[THE REQUEST] Copy out the entries below in full and exactly.

[Collected data entries]
## start

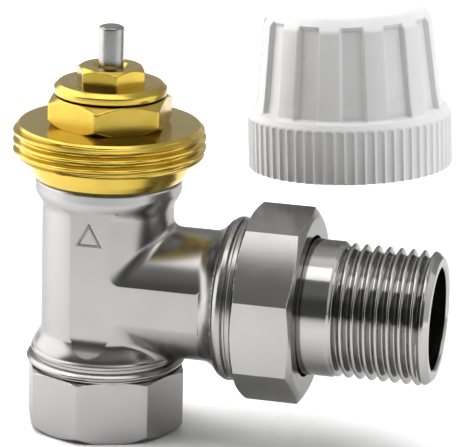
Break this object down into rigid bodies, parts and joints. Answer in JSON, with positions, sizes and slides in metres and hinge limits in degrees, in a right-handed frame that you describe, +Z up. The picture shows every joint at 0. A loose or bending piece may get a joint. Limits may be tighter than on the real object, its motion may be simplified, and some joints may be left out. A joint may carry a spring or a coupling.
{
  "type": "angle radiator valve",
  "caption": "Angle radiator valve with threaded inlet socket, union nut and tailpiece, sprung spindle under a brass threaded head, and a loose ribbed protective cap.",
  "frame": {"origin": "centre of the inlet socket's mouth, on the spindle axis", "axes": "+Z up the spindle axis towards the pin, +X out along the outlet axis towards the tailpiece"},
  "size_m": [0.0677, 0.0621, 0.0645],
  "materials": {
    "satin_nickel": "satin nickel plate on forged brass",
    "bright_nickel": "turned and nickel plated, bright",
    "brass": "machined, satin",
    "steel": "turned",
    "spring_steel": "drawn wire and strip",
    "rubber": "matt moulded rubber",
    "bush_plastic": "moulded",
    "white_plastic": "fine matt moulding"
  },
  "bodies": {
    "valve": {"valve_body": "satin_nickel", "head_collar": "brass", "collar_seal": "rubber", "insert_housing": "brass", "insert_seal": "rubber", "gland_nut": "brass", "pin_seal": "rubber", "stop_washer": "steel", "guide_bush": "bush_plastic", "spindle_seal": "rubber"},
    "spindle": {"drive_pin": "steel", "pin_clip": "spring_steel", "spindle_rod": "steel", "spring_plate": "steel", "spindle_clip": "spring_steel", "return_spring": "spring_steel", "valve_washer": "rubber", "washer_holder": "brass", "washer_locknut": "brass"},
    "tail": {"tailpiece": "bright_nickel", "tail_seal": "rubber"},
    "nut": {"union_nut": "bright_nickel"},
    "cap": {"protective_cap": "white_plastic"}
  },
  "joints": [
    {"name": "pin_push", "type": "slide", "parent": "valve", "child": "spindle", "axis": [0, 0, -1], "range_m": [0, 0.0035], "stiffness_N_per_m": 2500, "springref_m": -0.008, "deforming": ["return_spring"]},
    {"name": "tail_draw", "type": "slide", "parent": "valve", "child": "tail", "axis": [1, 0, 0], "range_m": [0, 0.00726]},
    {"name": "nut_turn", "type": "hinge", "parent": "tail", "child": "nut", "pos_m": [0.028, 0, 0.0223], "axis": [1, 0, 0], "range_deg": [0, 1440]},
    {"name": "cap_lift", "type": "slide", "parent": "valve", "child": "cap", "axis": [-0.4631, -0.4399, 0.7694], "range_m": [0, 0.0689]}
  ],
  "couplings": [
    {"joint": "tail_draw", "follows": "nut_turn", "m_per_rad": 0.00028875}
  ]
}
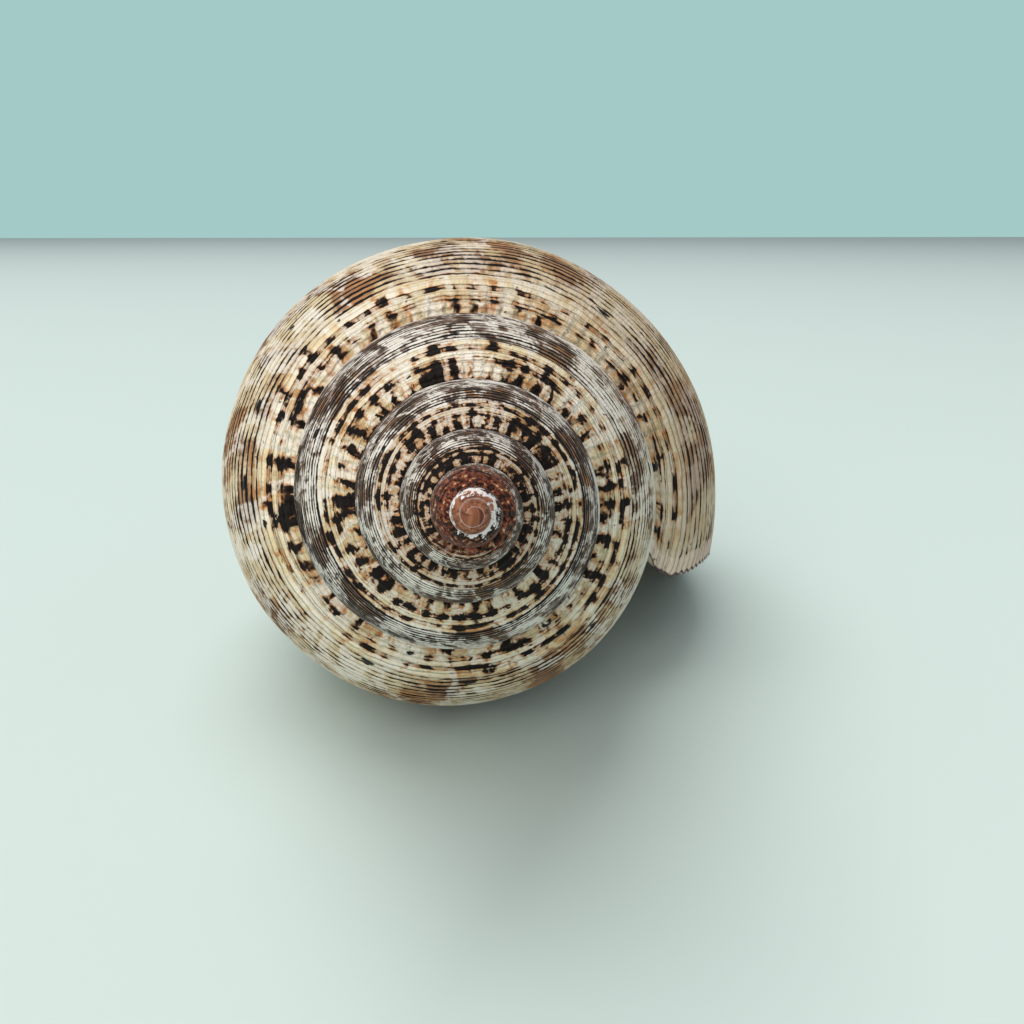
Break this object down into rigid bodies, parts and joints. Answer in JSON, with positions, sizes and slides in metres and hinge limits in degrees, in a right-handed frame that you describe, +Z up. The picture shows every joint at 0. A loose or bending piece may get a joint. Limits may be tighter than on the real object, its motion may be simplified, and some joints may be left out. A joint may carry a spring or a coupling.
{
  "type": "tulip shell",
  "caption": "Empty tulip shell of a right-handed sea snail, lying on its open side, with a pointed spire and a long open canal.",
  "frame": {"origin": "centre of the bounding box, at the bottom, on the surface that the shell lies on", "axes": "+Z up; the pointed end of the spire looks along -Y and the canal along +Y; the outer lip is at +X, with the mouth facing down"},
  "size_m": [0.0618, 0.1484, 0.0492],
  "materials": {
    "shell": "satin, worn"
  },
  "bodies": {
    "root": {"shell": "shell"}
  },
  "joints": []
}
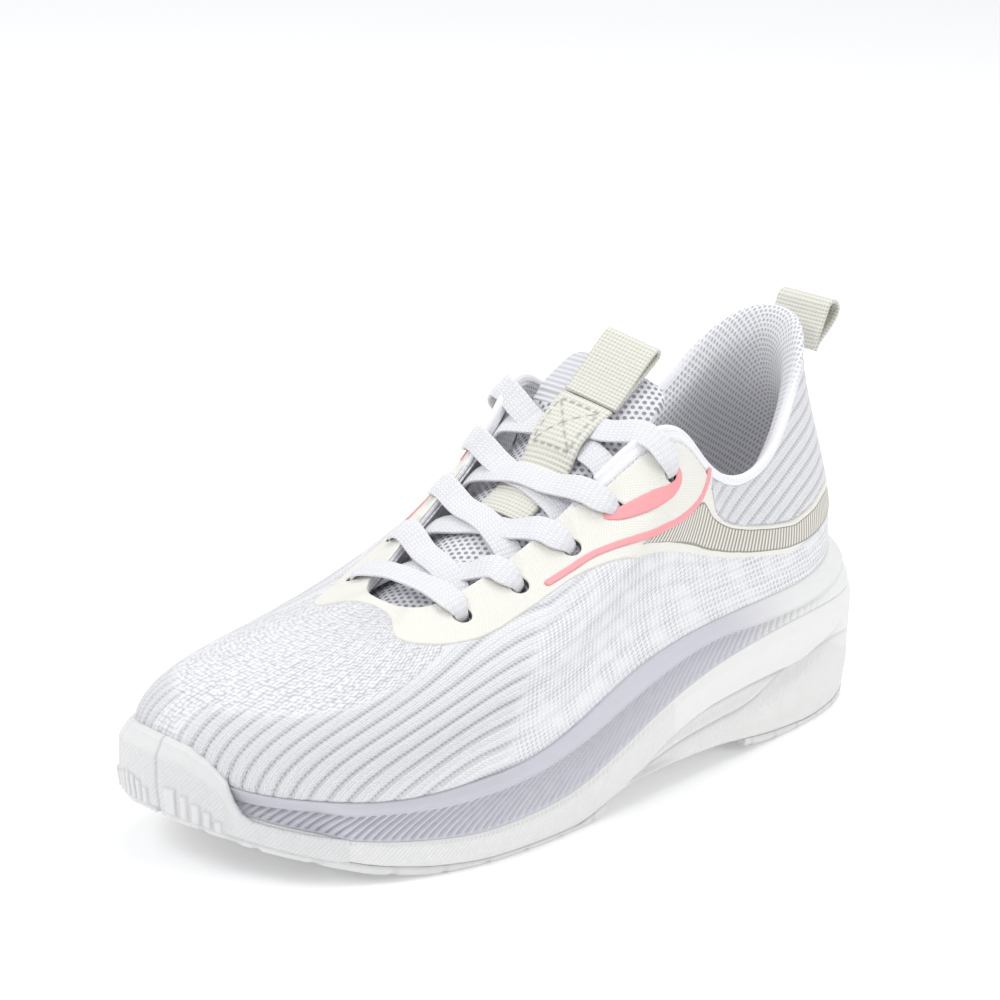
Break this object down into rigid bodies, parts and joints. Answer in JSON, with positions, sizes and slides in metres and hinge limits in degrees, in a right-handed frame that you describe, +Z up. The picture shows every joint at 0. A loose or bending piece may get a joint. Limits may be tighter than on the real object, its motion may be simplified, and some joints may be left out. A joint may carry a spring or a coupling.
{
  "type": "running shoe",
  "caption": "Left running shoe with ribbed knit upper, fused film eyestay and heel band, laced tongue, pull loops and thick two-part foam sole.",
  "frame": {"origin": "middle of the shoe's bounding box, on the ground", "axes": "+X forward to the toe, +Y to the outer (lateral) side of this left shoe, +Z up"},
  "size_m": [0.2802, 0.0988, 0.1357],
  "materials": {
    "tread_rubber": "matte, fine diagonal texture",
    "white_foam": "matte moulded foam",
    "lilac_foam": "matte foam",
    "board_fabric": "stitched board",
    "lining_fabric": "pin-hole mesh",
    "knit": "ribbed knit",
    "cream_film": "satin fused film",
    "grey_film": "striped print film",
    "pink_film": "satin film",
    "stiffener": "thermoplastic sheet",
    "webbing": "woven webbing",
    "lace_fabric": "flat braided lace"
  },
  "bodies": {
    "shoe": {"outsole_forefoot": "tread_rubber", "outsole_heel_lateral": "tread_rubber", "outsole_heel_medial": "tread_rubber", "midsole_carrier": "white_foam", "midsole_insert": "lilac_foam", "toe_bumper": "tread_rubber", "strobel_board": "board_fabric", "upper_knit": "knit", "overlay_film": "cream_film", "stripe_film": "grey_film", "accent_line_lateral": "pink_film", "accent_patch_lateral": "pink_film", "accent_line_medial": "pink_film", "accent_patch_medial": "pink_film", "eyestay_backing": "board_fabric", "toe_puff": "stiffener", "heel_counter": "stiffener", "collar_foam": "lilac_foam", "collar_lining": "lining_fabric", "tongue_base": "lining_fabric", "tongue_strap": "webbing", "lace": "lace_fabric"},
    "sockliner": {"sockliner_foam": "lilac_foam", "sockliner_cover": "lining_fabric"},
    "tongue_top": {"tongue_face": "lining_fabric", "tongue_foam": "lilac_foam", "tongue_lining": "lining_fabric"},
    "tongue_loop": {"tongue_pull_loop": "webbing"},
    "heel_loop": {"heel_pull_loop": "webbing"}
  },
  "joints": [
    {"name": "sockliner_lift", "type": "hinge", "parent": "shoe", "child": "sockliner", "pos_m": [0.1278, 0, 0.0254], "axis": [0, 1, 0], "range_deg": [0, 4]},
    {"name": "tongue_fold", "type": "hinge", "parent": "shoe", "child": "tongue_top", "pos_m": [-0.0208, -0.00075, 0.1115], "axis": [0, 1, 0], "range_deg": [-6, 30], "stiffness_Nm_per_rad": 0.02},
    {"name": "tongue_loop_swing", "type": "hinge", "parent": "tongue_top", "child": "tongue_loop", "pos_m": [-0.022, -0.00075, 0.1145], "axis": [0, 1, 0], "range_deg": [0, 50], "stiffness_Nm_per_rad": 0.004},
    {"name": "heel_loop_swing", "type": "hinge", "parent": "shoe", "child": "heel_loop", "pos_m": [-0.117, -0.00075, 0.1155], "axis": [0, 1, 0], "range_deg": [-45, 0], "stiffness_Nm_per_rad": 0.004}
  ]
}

## end

[TASK RESPONSE]
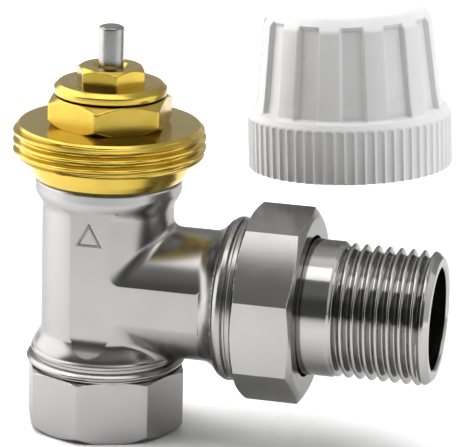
Break this object down into rigid bodies, parts and joints. Answer in JSON, with positions, sizes and slides in metres and hinge limits in degrees, in a right-handed frame that you describe, +Z up. The picture shows every joint at 0. A loose or bending piece may get a joint. Limits may be tighter than on the real object, its motion may be simplified, and some joints may be left out. A joint may carry a spring or a coupling.
{
  "type": "angle radiator valve",
  "caption": "Angle radiator valve with threaded inlet socket, union nut and tailpiece, sprung spindle under a brass threaded head, and a loose ribbed protective cap.",
  "frame": {"origin": "centre of the inlet socket's mouth, on the spindle axis", "axes": "+Z up the spindle axis towards the pin, +X out along the outlet axis towards the tailpiece"},
  "size_m": [0.0677, 0.0621, 0.0645],
  "materials": {
    "satin_nickel": "satin nickel plate on forged brass",
    "bright_nickel": "turned and nickel plated, bright",
    "brass": "machined, satin",
    "steel": "turned",
    "spring_steel": "drawn wire and strip",
    "rubber": "matt moulded rubber",
    "bush_plastic": "moulded",
    "white_plastic": "fine matt moulding"
  },
  "bodies": {
    "valve": {"valve_body": "satin_nickel", "head_collar": "brass", "collar_seal": "rubber", "insert_housing": "brass", "insert_seal": "rubber", "gland_nut": "brass", "pin_seal": "rubber", "stop_washer": "steel", "guide_bush": "bush_plastic", "spindle_seal": "rubber"},
    "spindle": {"drive_pin": "steel", "pin_clip": "spring_steel", "spindle_rod": "steel", "spring_plate": "steel", "spindle_clip": "spring_steel", "return_spring": "spring_steel", "valve_washer": "rubber", "washer_holder": "brass", "washer_locknut": "brass"},
    "tail": {"tailpiece": "bright_nickel", "tail_seal": "rubber"},
    "nut": {"union_nut": "bright_nickel"},
    "cap": {"protective_cap": "white_plastic"}
  },
  "joints": [
    {"name": "pin_push", "type": "slide", "parent": "valve", "child": "spindle", "axis": [0, 0, -1], "range_m": [0, 0.0035], "stiffness_N_per_m": 2500, "springref_m": -0.008, "deforming": ["return_spring"]},
    {"name": "tail_draw", "type": "slide", "parent": "valve", "child": "tail", "axis": [1, 0, 0], "range_m": [0, 0.00726]},
    {"name": "nut_turn", "type": "hinge", "parent": "tail", "child": "nut", "pos_m": [0.028, 0, 0.0223], "axis": [1, 0, 0], "range_deg": [0, 1440]},
    {"name": "cap_lift", "type": "slide", "parent": "valve", "child": "cap", "axis": [-0.4631, -0.4399, 0.7694], "range_m": [0, 0.0689]}
  ],
  "couplings": [
    {"joint": "tail_draw", "follows": "nut_turn", "m_per_rad": 0.00028875}
  ]
}
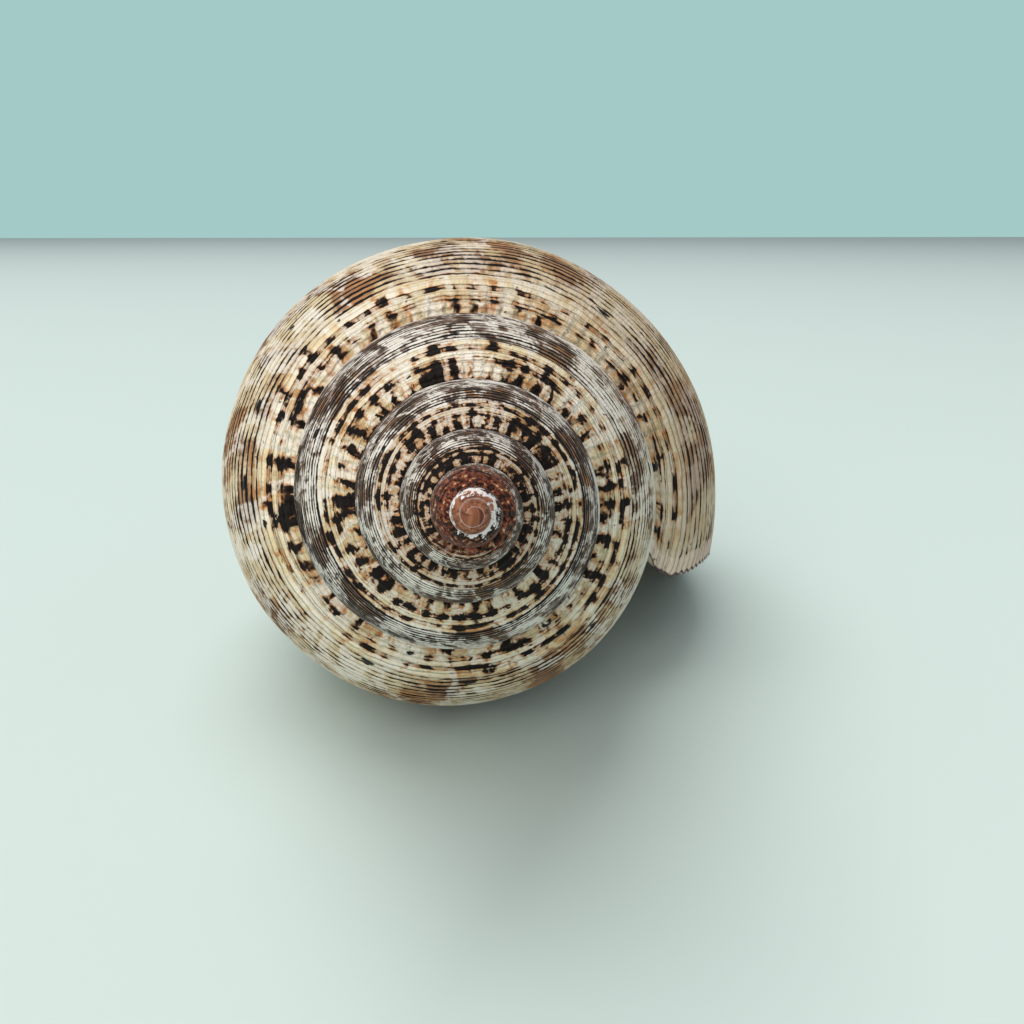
Break this object down into rigid bodies, parts and joints. Answer in JSON, with positions, sizes and slides in metres and hinge limits in degrees, in a right-handed frame that you describe, +Z up. The picture shows every joint at 0. A loose or bending piece may get a joint. Limits may be tighter than on the real object, its motion may be simplified, and some joints may be left out. A joint may carry a spring or a coupling.
{
  "type": "tulip shell",
  "caption": "Empty tulip shell of a right-handed sea snail, lying on its open side, with a pointed spire and a long open canal.",
  "frame": {"origin": "centre of the bounding box, at the bottom, on the surface that the shell lies on", "axes": "+Z up; the pointed end of the spire looks along -Y and the canal along +Y; the outer lip is at +X, with the mouth facing down"},
  "size_m": [0.0618, 0.1484, 0.0492],
  "materials": {
    "shell": "satin, worn"
  },
  "bodies": {
    "root": {"shell": "shell"}
  },
  "joints": []
}
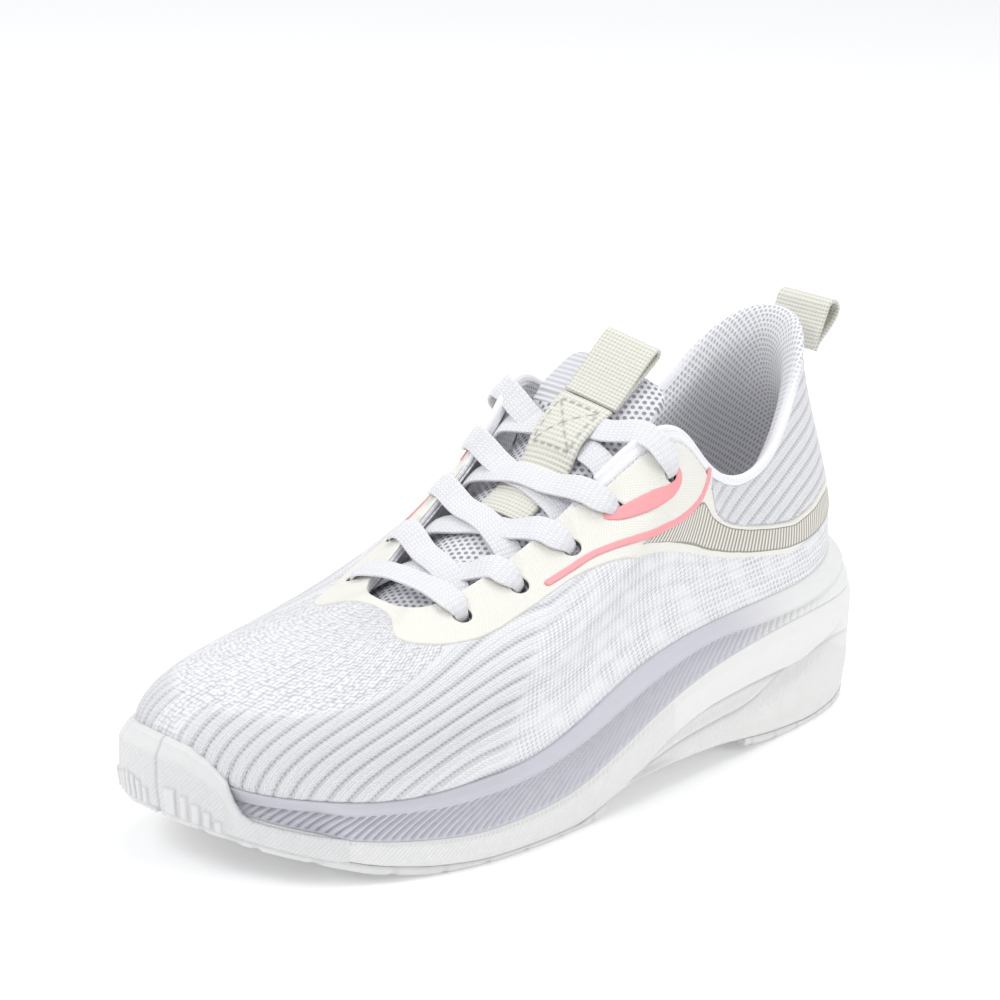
Break this object down into rigid bodies, parts and joints. Answer in JSON, with positions, sizes and slides in metres and hinge limits in degrees, in a right-handed frame that you describe, +Z up. The picture shows every joint at 0. A loose or bending piece may get a joint. Limits may be tighter than on the real object, its motion may be simplified, and some joints may be left out. A joint may carry a spring or a coupling.
{
  "type": "running shoe",
  "caption": "Left running shoe with ribbed knit upper, fused film eyestay and heel band, laced tongue, pull loops and thick two-part foam sole.",
  "frame": {"origin": "middle of the shoe's bounding box, on the ground", "axes": "+X forward to the toe, +Y to the outer (lateral) side of this left shoe, +Z up"},
  "size_m": [0.2802, 0.0988, 0.1357],
  "materials": {
    "tread_rubber": "matte, fine diagonal texture",
    "white_foam": "matte moulded foam",
    "lilac_foam": "matte foam",
    "board_fabric": "stitched board",
    "lining_fabric": "pin-hole mesh",
    "knit": "ribbed knit",
    "cream_film": "satin fused film",
    "grey_film": "striped print film",
    "pink_film": "satin film",
    "stiffener": "thermoplastic sheet",
    "webbing": "woven webbing",
    "lace_fabric": "flat braided lace"
  },
  "bodies": {
    "shoe": {"outsole_forefoot": "tread_rubber", "outsole_heel_lateral": "tread_rubber", "outsole_heel_medial": "tread_rubber", "midsole_carrier": "white_foam", "midsole_insert": "lilac_foam", "toe_bumper": "tread_rubber", "strobel_board": "board_fabric", "upper_knit": "knit", "overlay_film": "cream_film", "stripe_film": "grey_film", "accent_line_lateral": "pink_film", "accent_patch_lateral": "pink_film", "accent_line_medial": "pink_film", "accent_patch_medial": "pink_film", "eyestay_backing": "board_fabric", "toe_puff": "stiffener", "heel_counter": "stiffener", "collar_foam": "lilac_foam", "collar_lining": "lining_fabric", "tongue_base": "lining_fabric", "tongue_strap": "webbing", "lace": "lace_fabric"},
    "sockliner": {"sockliner_foam": "lilac_foam", "sockliner_cover": "lining_fabric"},
    "tongue_top": {"tongue_face": "lining_fabric", "tongue_foam": "lilac_foam", "tongue_lining": "lining_fabric"},
    "tongue_loop": {"tongue_pull_loop": "webbing"},
    "heel_loop": {"heel_pull_loop": "webbing"}
  },
  "joints": [
    {"name": "sockliner_lift", "type": "hinge", "parent": "shoe", "child": "sockliner", "pos_m": [0.1278, 0, 0.0254], "axis": [0, 1, 0], "range_deg": [0, 4]},
    {"name": "tongue_fold", "type": "hinge", "parent": "shoe", "child": "tongue_top", "pos_m": [-0.0208, -0.00075, 0.1115], "axis": [0, 1, 0], "range_deg": [-6, 30], "stiffness_Nm_per_rad": 0.02},
    {"name": "tongue_loop_swing", "type": "hinge", "parent": "tongue_top", "child": "tongue_loop", "pos_m": [-0.022, -0.00075, 0.1145], "axis": [0, 1, 0], "range_deg": [0, 50], "stiffness_Nm_per_rad": 0.004},
    {"name": "heel_loop_swing", "type": "hinge", "parent": "shoe", "child": "heel_loop", "pos_m": [-0.117, -0.00075, 0.1155], "axis": [0, 1, 0], "range_deg": [-45, 0], "stiffness_Nm_per_rad": 0.004}
  ]
}